┌──

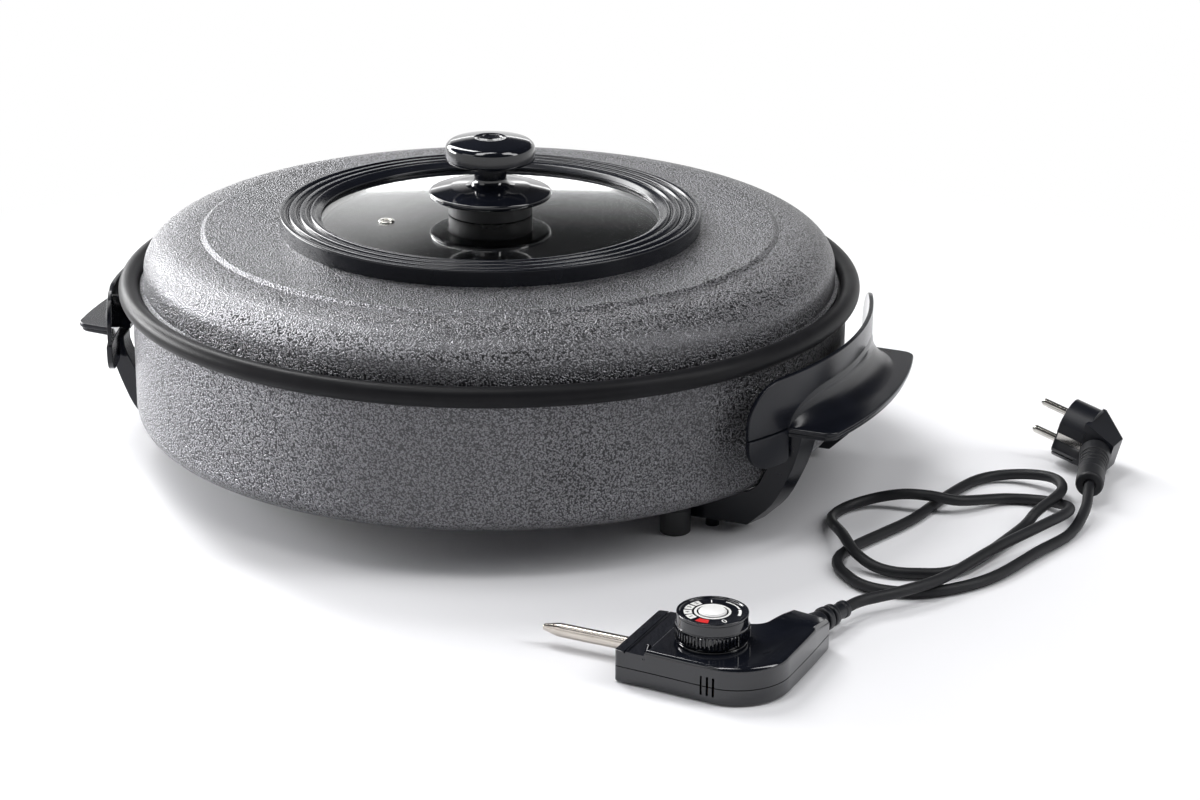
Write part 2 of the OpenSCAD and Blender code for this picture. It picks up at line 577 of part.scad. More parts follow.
module control_cover() color([0.05, 0.05, 0.06]) at_control() difference() {
    union() {
        difference() {
            translate([0, 0, seam_z]) linear_extrude(case_h - seam_z) polygon(case_plan);
            translate([0, 0, seam_z - 1]) linear_extrude(case_h - seam_z + 1 - case_t - 3) polygon(inset(case_plan, case_t));
            translate([0, 0, seam_z - 1]) linear_extrude(case_h - seam_z + 1 - case_t)
                polygon([[case_left + 10, -22], [20, -22], [30, 0], [30, 24], [case_left + 10, 24]]);
        }
        for (p = screw_posts) disc_at(p.x, p.y, 4.2, seam_z, case_h - 4);
        rod(spindle_r + 3, case_h - 5, case_h + 0.6);
    }
    case_holes();
    box(case_left - 1, case_left + 5, -40, 40, case_h - 3, case_h + 1);
    box(case_left + 6, case_left + 7.5, -40, 40, case_h - 1, case_h + 1);
    translate([0, 38, case_h]) rotate([-10.5, 0, 0]) box(-10, 60, 0, 50, 0, 10);
    for (p = screw_posts) disc_at(p.x, p.y, 1.4 + screw_fit, seam_z - 1, case_h - 6);
    rod(spindle_r + spindle_clear, seam_z, case_h + 2);
}
module cover_screws() color([0.7, 0.7, 0.72]) at_control() for (p = screw_posts)
    translate([p.x, p.y, 0]) screw(1.4, 1.2, case_h - 7);

module probe_tube() color([0.75, 0.74, 0.72]) at_control() translate([0, 0, seam_z]) difference() {
    union() {
        rod_x(probe_r, -probe_reach + 10, probe_u + 10);
        translate([-probe_reach, 0, 0]) rotate([0, 90, 0]) cylinder(r1 = 1, r2 = probe_r, h = 10);
    }
    rod_x(probe_r - 1, -probe_reach + 14, probe_u + 11);
}
module probe_collar() color([0.7, 0.7, 0.72]) at_control() translate([0, 0, seam_z]) difference() {
    union() {
        rod_x(probe_r + 2, case_left - 0.5, probe_u + 6);
        rod_x(probe_r + 3, case_left + case_t + 0.2, case_left + case_t + 1.8);
    }
    rod_x(probe_r + 0.02, case_left - 2, probe_u + 7);
}
frame_z = seam_z - probe_r - 1.2;
module thermostat_frame() color([0.6, 0.6, 0.62]) at_control() difference() {
    union() {
        box(-26, 14, -6, 6, frame_z, frame_z + 1.2);
        box(-28, -26.8, -6, 6, frame_z, seam_z + 6);
        box(-28, -26, -6, 6, frame_z, frame_z + 1.2);
        box(12.8, 14, -6, 6, case_t, seam_z + 4);
        disc_at(0, 0, 4, case_t, frame_z + 1);
    }
    translate([0, 0, seam_z]) rod_x(probe_r + screw_fit, -30, -24);
}
module fixed_contact() color([0.8, 0.6, 0.3]) at_control() {
    box(6, 10, -5.8, -3, frame_z + 1.2, frame_z + 2.4);
    box(-16, 10, -5.8, -3, frame_z + 2.4, frame_z + 3);
    disc_at(-14, -4.4, 1.4, frame_z + 3, frame_z + 3.8);
}
module moving_contact() color([0.8, 0.6, 0.3]) at_control() {
    box(6, 10, 3, 5.8, frame_z + 1.2, frame_z + 4);
    box(-17, 10, 3, 5.8, frame_z + 4, frame_z + 4.5);
    box(-17, -12, -5.8, 5.8, frame_z + 4, frame_z + 4.5);
    disc_at(-14, -4.4, 1.4, frame_z + 3.9, frame_z + 4.2);
}
module socket_contacts() color([0.8, 0.66, 0.35]) at_control() for (s = [-1, 1]) translate([0, s * socket_v, 0]) {
    translate([0, 0, seam_z]) difference() {
        rod_x(3.2, case_left + case_t + 1.4, case_left + 20);
        rod_x(pin_r + 0.05, case_left, case_left + 21);
    }
    box(case_left + 16, case_left + 24, -2, 2, case_t, seam_z - 2.7);
}
module earth_spring() color([0.8, 0.66, 0.35]) at_control() {
    box(case_left + 9.2, case_left + 22, -9.2, -8.6, case_t, seam_z + 3);
    box(case_left + 9.2, case_left + 22, -9.2, -7, case_t, case_t + 0.6);
}
module pilot_lamp() color([0.95, 0.5, 0.3]) at_control() {
    rod(2.6, frame_z + 1.2, case_h + 5);
    translate([0, 0, case_h + 5]) sphere(2.6, $fn = 32);
}

// Ribbed relief where the cord leaves the control; its local X runs along the cord
module relief_place() at_control() translate([relief_from.x, relief_from.y, seam_z])
    rotate([0, 0, 90 + relief_turn]) children();
module strain_relief() color([0.04, 0.04, 0.05]) relief_place() difference() {
    rotate([0, 90, 0]) rotate_extrude() {
        translate([0, -10]) square([4.4, relief_len + 10]);
        translate([0, -8]) square([6.4, 2.8]);
        translate([0, 2.5]) square([6.6, 3.5]);
        for (i = [0:3]) translate([0, 8 + 5 * i]) square([6.2 - 0.3 * i, 2.6]);
        translate([0, relief_len - 3]) square([4.9, 3]);
    }
    rod_x(cord_d / 2 + 0.05, relief_len - 1.5, relief_len + 1);
}
module cord_clamp() color([0.6, 0.6, 0.62]) relief_place() {
    box(-18, -12, -5, 5, -1 - seam_z + case_t + 1, -2.6);
    box(-18, -12, -6, 6, -4, -2.6);
}

// ---------------------------------------------------------------- dial
function rib_r(i) = i % 2 == 0 ? dial_skirt_r : dial_skirt_r - 0.9;
module dial_knob() color([0.05, 0.05, 0.06]) at_control() difference() {
    union() {
        translate([0, 0, dial_z + 1.5]) linear_extrude(dial_step - dial_z - 1.5)
            polygon([for (i = [0:2 * dial_ribs - 1]) rib_r(i) * [cos(180 * i / dial_ribs), sin(180 * i / dial_ribs)]]);
        rod(dial_skirt_r - 1.2, dial_z, dial_z + 2);
        rod(dial_r, dial_step - 1, z_dial - 1);
        rod(dial_r - 1, z_dial - 2, z_dial);
    }
    rod(dial_skirt_r - 4, dial_z - 1, dial_step);
    rod(spindle_r + 0.02, dial_z - 1, z_dial - 2);
    rod(dial_r - 2, z_dial - 0.8, z_dial + 1);
    rod(7.5, z_dial - 2.5, z_dial + 1);
}
module dial_face() color([0.9, 0.9, 0.9]) at_control() difference() {
    rod(dial_r - 2.1, z_dial - 0.8, z_dial - 0.3);
    rod(7.6, z_dial - 2, z_dial + 1);
}
module dial_lens() color([0.95, 0.95, 0.93]) at_control() {
    rod(7.4, z_dial - 2.5, z_dial - 0.2);
    rod(6.4, z_dial - 1, z_dial + 0.5);
}
cam_z = case_h - case_t - 5;
module dial_spindle() color([0.85, 0.85, 0.83]) at_control() difference() {
    rod(spindle_r, cam_z + 0.2, z_dial - 2.5);
    rod(3.4, cam_z - 1, z_dial);
}
module adjuster_cam() color([0.85, 0.85, 0.83]) at_control() difference() {
    union() {
        rod(8.5, cam_z, cam_z + 1.8);
        rotate(20) box(0, 11, -2, 2, cam_z, cam_z + 1.8);
    }
    rod(3.4, cam_z - 1, cam_z + 3);
    rod(spindle_r + 0.03, cam_z + 0.2, cam_z + 3);
}

// ---------------------------------------------------------------- cord and plug
plug_at = [336, 112, 23.3];
plug_tilt = 15;
plug_turn = -7;
plug_relief_from = [26, -14];
plug_relief_to = [40, -60];
plug_relief_dir = plug_relief_to - plug_relief_from;
plug_relief_len = norm(plug_relief_dir);
module at_plug() translate(plug_at) rotate([0, plug_tilt, plug_turn]) children();
function turn_y(p, a) = [p.x * cos(a) + p.z * sin(a), p.y, -p.x * sin(a) + p.z * cos(a)];
function turn_z(p, a) = [p.x * cos(a) - p.y * sin(a), p.x * sin(a) + p.y * cos(a), p.z];
function on_plug(p) = plug_at + turn_z(turn_y(p, plug_tilt), plug_turn);
function on_control(p) = [control_x, control_y, 0] + turn_z(p, control_turn);
function on_relief(l) = on_control([relief_from.x + l * cos(90 + relief_turn), relief_from.y + l * sin(90 + relief_turn), seam_z]);
function on_plug_relief(l) = let (p = plug_relief_from + unit(plug_relief_dir) * l) on_plug([p.x, p.y, 0]);
cord_start = [on_relief(relief_len - 1.2), on_relief(relief_len + 4)];
cord_end = [on_plug_relief(plug_relief_len + 5), on_plug_relief(plug_relief_len - 1.7)];
// The cord's route from the control's relief to the plug's relief
cord_route = [[293, -160, 9.6], [309, -141, 10.1], [325, -114, 10.4], [339, -65, 10.4], [356, -25, 12.3], [365, 4, 11.8],
    [358.5, 25, 7.2], [341.5, 34.5, 4.1], [321, 30, 3.7], [300, 6, 7.8], [284, -1, 10.9], [267, -2, 9.7], [250, -8, 6.1],
    [237.6, -23, 3.6], [237, -44, 4.3], [254, -76, 10.2], [269, -96, 8.1], [285, -103, 4.6], [304, -100, 3.7],
    [326, -82, 3.5], [342, -17, 4.6], [347, 3, 9.5], [354, 33, 12.8], [342, 60, 9.4], [319, 67, 5.7], [298, 54, 3.6],
    [287, 17, 3.5], [279, -25, 3.4], [258, -91, 3.7], [274, -121, 3.6], [296, -129, 3.6], [322, -119, 3.6],
    [345, -89, 3.5], [360, -43, 4.2], [370, -8, 3.8], [371.5, 21, 8.4]];
module cord() color([0.06, 0.06, 0.07])
    tube(smooth_path(concat(cord_start, cord_route, cord_end), 2), cord_d / 2, 10);

module plug_body() color([0.06, 0.06, 0.07]) difference() {
    at_plug() union() {
        intersection() {
            rod_x(plug_r, 0, 17);
            box(-1, 18, -16.5, plug_r, -plug_r, plug_r);
        }
        intersection() {
            hull() {
                box(15, 17, -16, 15, -13, 15);
                box(34, 36, -16, 0, -9, 9);
            }
            box(14, 40, -20, 20, -13.5, 16);
        }
    }
    at_plug() {
        box(-1, 15, -20, 20, -12.6, -11.2);
        both_sides() box(-1, 17, plug_r - 3, plug_r + 1, -2.5, 2.5);
        for (s = [-1, 1]) translate([0, 0, s * plug_pitch / 2]) rod_x(plug_pin_d / 2 + screw_fit, -1, 9);
    }
    at_plug_relief() rod_x(9.7, 2.9, 40);
}
module at_plug_relief() at_plug() translate([plug_relief_from.x, plug_relief_from.y, 0])
    rotate([0, 0, atan2(plug_relief_dir.y, plug_relief_dir.x)]) children();
module plug_relief() color([0.06, 0.06, 0.07]) at_plug_relief() difference() {
    l = plug_relief_len;
    rotate([0, 90, 0]) rotate_extrude() difference() {
        polygon([[0, 3], [9.6, 3], [9, 12], [8, l - 15], [8.4, l - 13], [8.4, l - 1], [7.6, l], [0, l]]);
        for (i = [0:3]) translate([8, 13 + 4.4 * i]) square([3, 1.8]);
    }
    rod_x(cord_d / 2 + 0.05, l - 2, l + 1);
}
module plug_pins() color([0.8, 0.8, 0.78]) at_plug() for (s = [-1, 1]) translate([0, 0, s * plug_pitch / 2]) {
    rod_x(plug_pin_d / 2, -plug_pin_len + 1.5, 8.5);
    translate([-plug_pin_len, 0, 0]) rotate([0, 90, 0]) cylinder(r1 = plug_pin_d / 2 - 1, r2 = plug_pin_d / 2, h = 1.5);
}
module plug_earth_clips() color([0.8, 0.8, 0.78]) at_plug() {
    box(1, 16.9, plug_r - 2.8, plug_r - 2, -2.2, 2.2);
    box(1, 16.9, -16.4, -15.8, -2.2, 2.2);
}

pan();
heating_element();
element_clips();
clip_screws();
terminal_pins();
inlet_housing();
inlet_screws();
probe_well();
earth_blade();
foot_front_left();
foot_front_right();
foot_rear_left();
foot_rear_right();
foot_studs();
handle_left();
handle_right();
bracket_left();
bracket_right();
handle_screws();
bracket_screws();
lid_shell();
window_ring();
window_retainer();
retainer_screws();
window_gasket();
window_glass();
vent_eyelet();
knob_grip();
knob_cap_plug();
knob_guard();
knob_washer();
knob_screw();
control_base();
control_cover();
cover_screws();
probe_tube();
probe_collar();
thermostat_frame();
fixed_contact();
moving_contact();
socket_contacts();
earth_spring();
pilot_lamp();
strain_relief();
cord_clamp();
dial_knob();
dial_face();
dial_lens();
dial_spindle();
adjuster_cam();
cord();
plug_body();
plug_relief();
plug_pins();
plug_earth_clips();
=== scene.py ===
"""Electric pan with a lift-off lid and a plug-in thermostat control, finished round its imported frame."""

import math

import bmesh
import bpy
from bpy.props import FloatProperty, FloatVectorProperty, IntProperty, PointerProperty
from mathutils import Matrix, Vector


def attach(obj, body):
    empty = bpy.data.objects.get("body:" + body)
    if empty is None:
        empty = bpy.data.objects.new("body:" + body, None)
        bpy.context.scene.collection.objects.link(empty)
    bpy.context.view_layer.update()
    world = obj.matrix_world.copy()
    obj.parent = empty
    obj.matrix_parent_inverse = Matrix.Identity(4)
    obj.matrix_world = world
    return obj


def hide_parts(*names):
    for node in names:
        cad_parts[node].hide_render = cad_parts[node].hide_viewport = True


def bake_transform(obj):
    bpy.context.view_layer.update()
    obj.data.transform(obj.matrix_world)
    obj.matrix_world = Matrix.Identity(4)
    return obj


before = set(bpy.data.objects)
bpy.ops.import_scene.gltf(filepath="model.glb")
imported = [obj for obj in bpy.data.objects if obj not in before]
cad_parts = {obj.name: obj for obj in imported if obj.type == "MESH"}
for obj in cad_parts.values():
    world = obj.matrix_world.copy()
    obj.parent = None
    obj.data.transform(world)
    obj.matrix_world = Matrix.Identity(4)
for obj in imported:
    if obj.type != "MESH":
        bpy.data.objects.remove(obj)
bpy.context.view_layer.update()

bl_info = {
    "name": "Electric pan workshop",
    "version": (1, 0, 0),
    "blender": (4, 5, 0),
    "location": "3D View > Sidebar > Electric pan",
    "description": "Makes an electric pan, its lid, its plug-in control and its cord, one piece at a time",
    "category": "Object",
}

MM = 0.001
BASE, LID, CONTROL, DIAL = "pan_base", "lid", "control", "dial"


def size(name, default_mm, description):
    """A length that a user can change, shown in the scene's units."""
    return FloatProperty(name=name, description=description, default=default_mm * MM, unit="LENGTH")


def bearing(name, default_degrees, description):
    """An angle that a user can change, shown in the scene's units."""
    return FloatProperty(
        name=name, description=description, default=math.radians(default_degrees), subtype="ANGLE",
        unit="ROTATION",
    )


def colour(name, default, description):
    """A paint or plastic colour that a user can change."""
    return FloatVectorProperty(
        name=name, description=description, default=default, size=3, subtype="COLOR", min=0, max=1
    )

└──

**Short exercise**
Select from the material above each line in which the string "imported" appears, and list those lines.

**Correct response**
"""Electric pan with a lift-off lid and a plug-in thermostat control, finished round its imported frame."""
imported = [obj for obj in bpy.data.objects if obj not in before]
cad_parts = {obj.name: obj for obj in imported if obj.type == "MESH"}
for obj in imported:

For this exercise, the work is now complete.